Food supply chains across Gulf Cooperation Council countries are also under mounting stress.

Retailers including Lulu Retail have reportedly resorted to airlifting staple goods into Gulf markets that rely heavily on imports transiting Hormuz. Consumer food prices across parts of the region have surged sharply as shipping disruptions persist.

The crisis is becoming especially dangerous for Europe.

Qatar supplies roughly 12% to 14% of Europe’s liquefied natural gas imports, nearly all of which transit Hormuz. With Europe still heavily dependent on LNG following the collapse of Russian pipeline supplies after 2022, prolonged Gulf disruption threatens renewed industrial shutdowns and energy shortages across Germany, Italy, and other manufacturing-heavy economies.

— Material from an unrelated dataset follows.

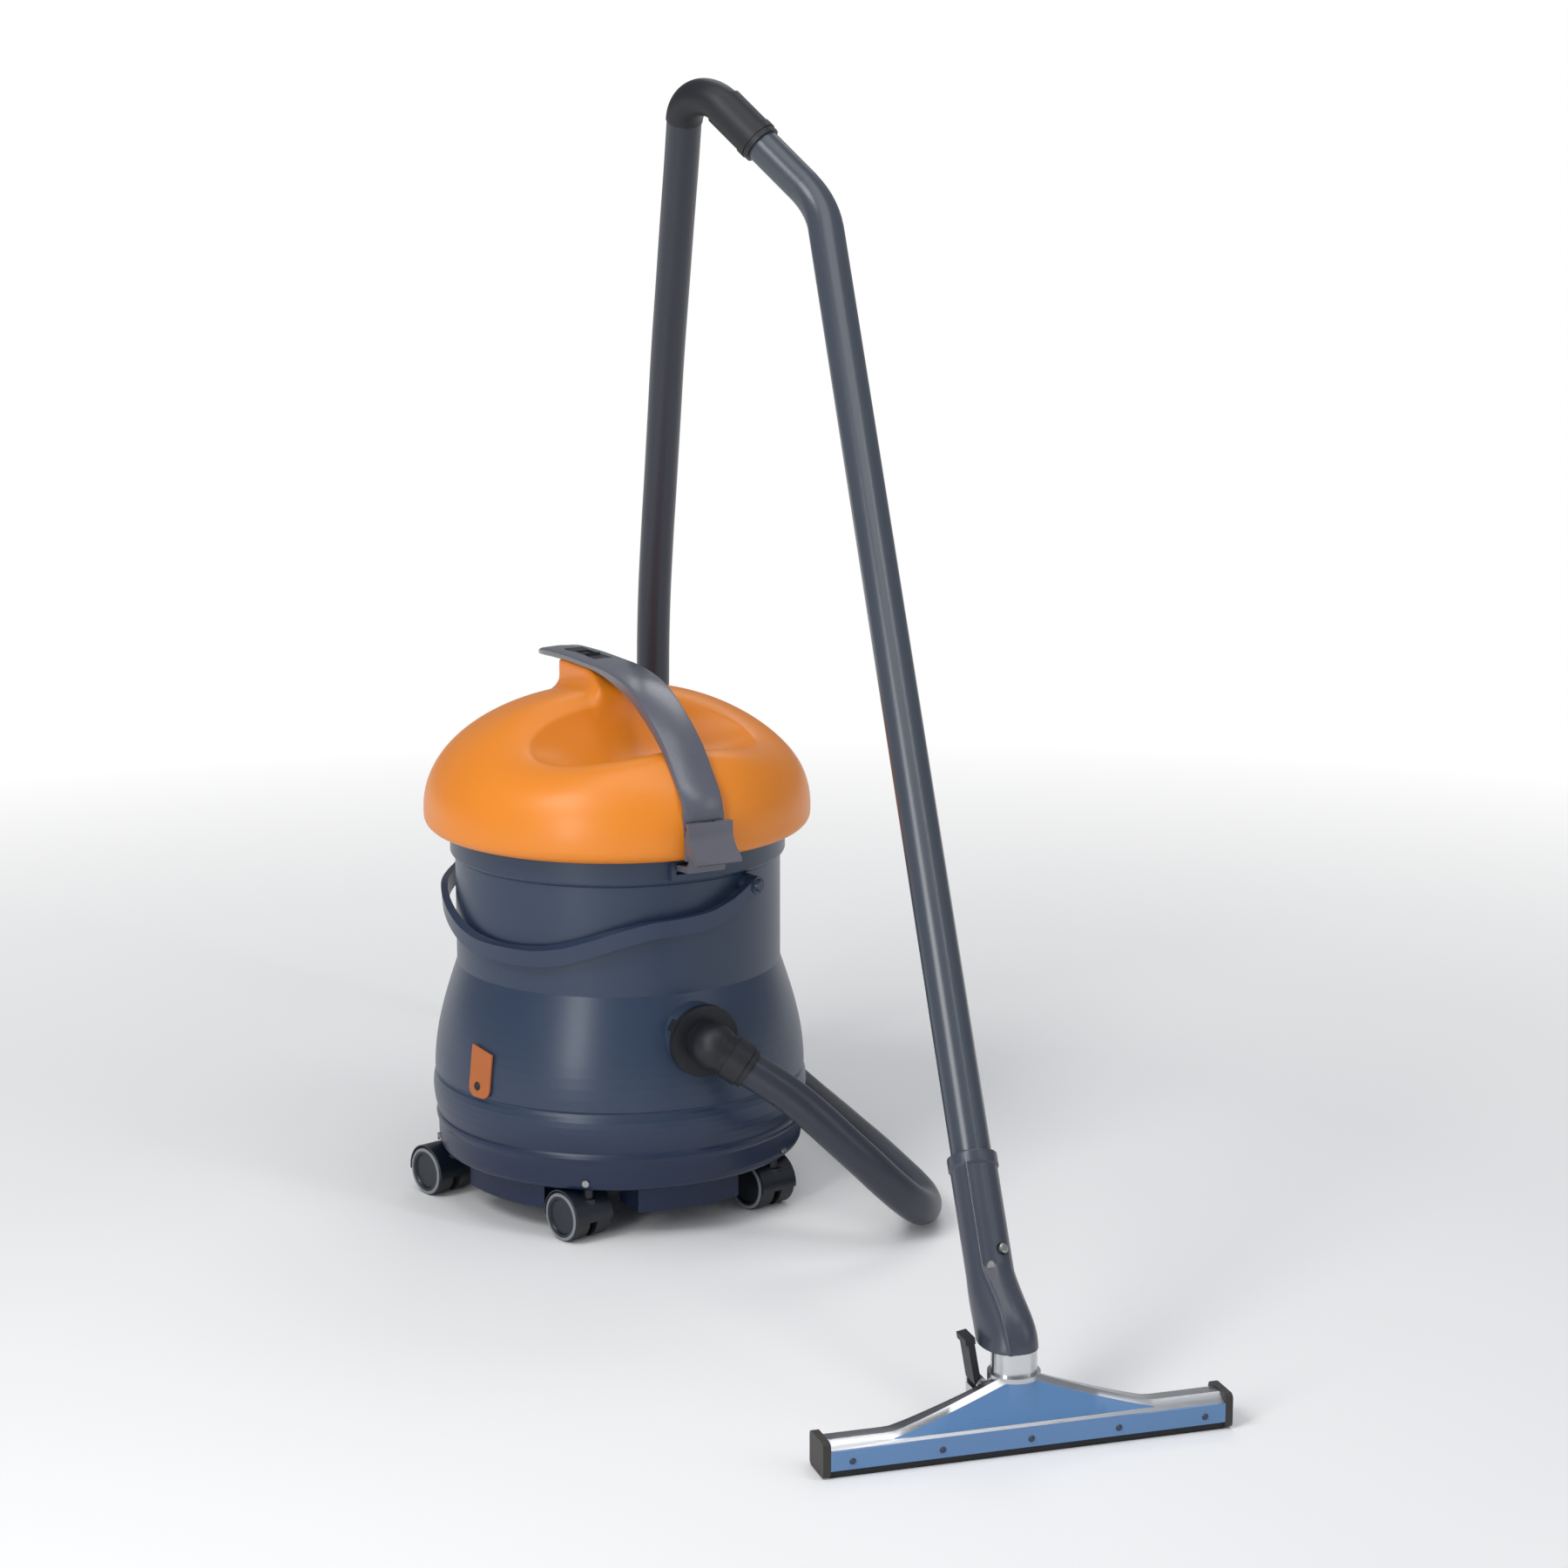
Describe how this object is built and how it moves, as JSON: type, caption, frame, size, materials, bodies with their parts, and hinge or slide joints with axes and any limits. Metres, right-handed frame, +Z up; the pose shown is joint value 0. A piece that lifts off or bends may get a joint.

That strategic pressure is increasingly driving NATO’s internal debate.

Every additional week of disruption raises the political and economic cost of inaction for European governments already struggling with elevated energy prices and slowing industrial production.

Meanwhile, the military risks continue escalating.

Trump has instructed the Pentagon to remain prepared for renewed large-scale strikes on Iran if negotiations fail. Sen. Lindsey Graham (R-S.C.) has publicly urged the administration to target Iranian energy infrastructure directly in future attacks — a move analysts warn would almost certainly prolong the closure of Hormuz through the summer.

Adding further pressure, the U.S. Senate voted 50-47 on Tuesday to advance a war powers resolution challenging Trump’s military authority over Iran, the first successful procedural breakthrough for congressional critics since the conflict escalated.

Markets are now confronting the possibility of simultaneous escalation on multiple fronts: renewed U.S. strikes, deeper Iranian retaliation, and a formal NATO naval operation entering the Gulf.

Such a scenario would represent the broadest coordinated Western military presence in the Persian Gulf since the Gulf War era.

For now, NATO officials are making clear that the alliance’s patience is narrowing as the economic damage spreads.

The longer Hormuz remains effectively closed, the more likely military intervention becomes.